The public release of the exploit code comes only two days after Microsoft provided a fix for the flaw. That means that many vulnerable systems might still be unpatched. While Windows 2000 is an older operating system, it is still broadly used, primarily in businesses, said vulnerability management company Qualys.

"We scan about 10 million hosts every month, and at least 25 percent of those still run Windows 2000," said Amol Sarwate, a research manager at Qualys. Typically, it takes IT departments between five and eight days to apply a critical patch because of compatibility testing, he said.

Worm risk
Both McAfee and Qualys say a Zotob-like worm attack is probable. In August last year, Zotob slithered into Windows 2000 systems through a hole in the plug-and-play feature in the operating system.
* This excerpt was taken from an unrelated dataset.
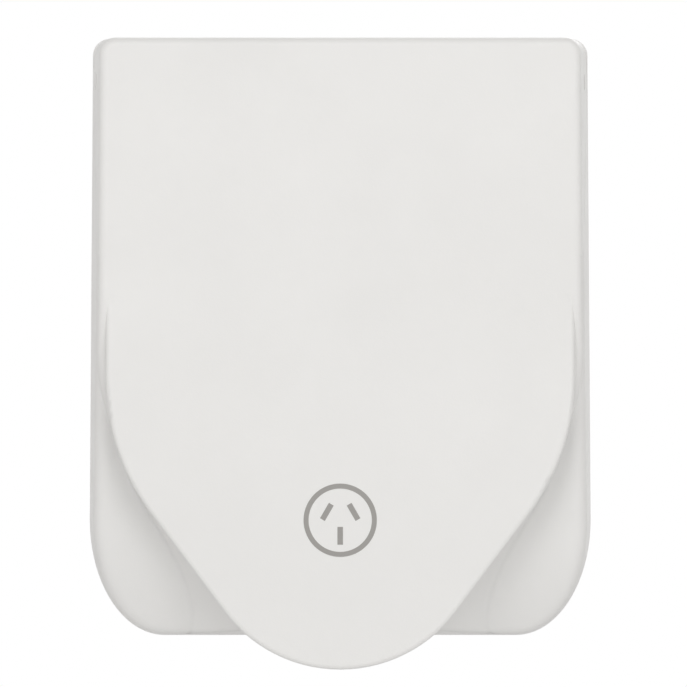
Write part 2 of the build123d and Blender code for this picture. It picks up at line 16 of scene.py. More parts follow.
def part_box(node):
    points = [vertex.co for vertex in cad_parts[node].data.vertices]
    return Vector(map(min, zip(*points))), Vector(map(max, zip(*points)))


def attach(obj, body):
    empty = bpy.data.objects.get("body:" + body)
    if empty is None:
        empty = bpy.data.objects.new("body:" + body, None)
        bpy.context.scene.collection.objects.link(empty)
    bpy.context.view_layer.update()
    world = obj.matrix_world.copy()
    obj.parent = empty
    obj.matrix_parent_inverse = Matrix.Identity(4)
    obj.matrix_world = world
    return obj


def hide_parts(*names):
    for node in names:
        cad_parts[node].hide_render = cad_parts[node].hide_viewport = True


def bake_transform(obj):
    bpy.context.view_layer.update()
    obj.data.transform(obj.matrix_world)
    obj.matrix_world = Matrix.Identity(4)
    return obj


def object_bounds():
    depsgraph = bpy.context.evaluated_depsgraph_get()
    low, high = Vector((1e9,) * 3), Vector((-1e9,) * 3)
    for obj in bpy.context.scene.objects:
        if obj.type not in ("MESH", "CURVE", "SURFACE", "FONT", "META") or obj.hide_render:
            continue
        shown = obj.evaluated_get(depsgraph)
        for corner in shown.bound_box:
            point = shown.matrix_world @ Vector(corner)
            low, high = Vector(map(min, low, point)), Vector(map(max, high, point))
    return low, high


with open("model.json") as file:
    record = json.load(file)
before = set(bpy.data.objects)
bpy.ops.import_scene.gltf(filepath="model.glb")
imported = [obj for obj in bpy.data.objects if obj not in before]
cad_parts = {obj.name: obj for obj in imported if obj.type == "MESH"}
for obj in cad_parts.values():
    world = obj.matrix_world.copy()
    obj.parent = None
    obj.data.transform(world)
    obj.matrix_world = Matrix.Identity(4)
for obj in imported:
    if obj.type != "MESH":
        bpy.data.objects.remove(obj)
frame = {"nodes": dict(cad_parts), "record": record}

Zotob surfaced only days after Microsoft offered a fix for the "critical" bug as part of its monthly patching cycle.

Microsoft is aware of the "detailed exploit code" for the Workstation Service vulnerability, which was addressed by security bulletin MS06-070, a company representative said. The software maker is studying the code and plans to publish a security advisory to inform customers, the representative said.

The Workstation Service is a key part of Windows that can't be turned off or easily protected by a firewall, Sarwate noted. "Really, the only solution is to apply the patch as soon as possible," he said. Microsoft does offer some workarounds for the flaw in its security bulletin.

Also on Thursday, security vendor Immunity said it has created exploit code for two other Windows flaws. However, these blueprints are private, meaning they are supplied to users of its penetration-testing tool and are not publicly available.

The two flaws are covered by Microsoft alert MS06-066, which deals with issues that could put Windows 2000 and Windows XP systems at risk from worms. The bugs affect Microsoft's Client Service for NetWare and the NetWare Driver, which let Windows systems access network services on servers running Novell NetWare.

Microsoft also provided fixes for these vulnerabilities on Tuesday, its monthly patch release day. It rated the issues as "important"--one step below its most severe "critical" rating--because the vulnerable components are not installed by default.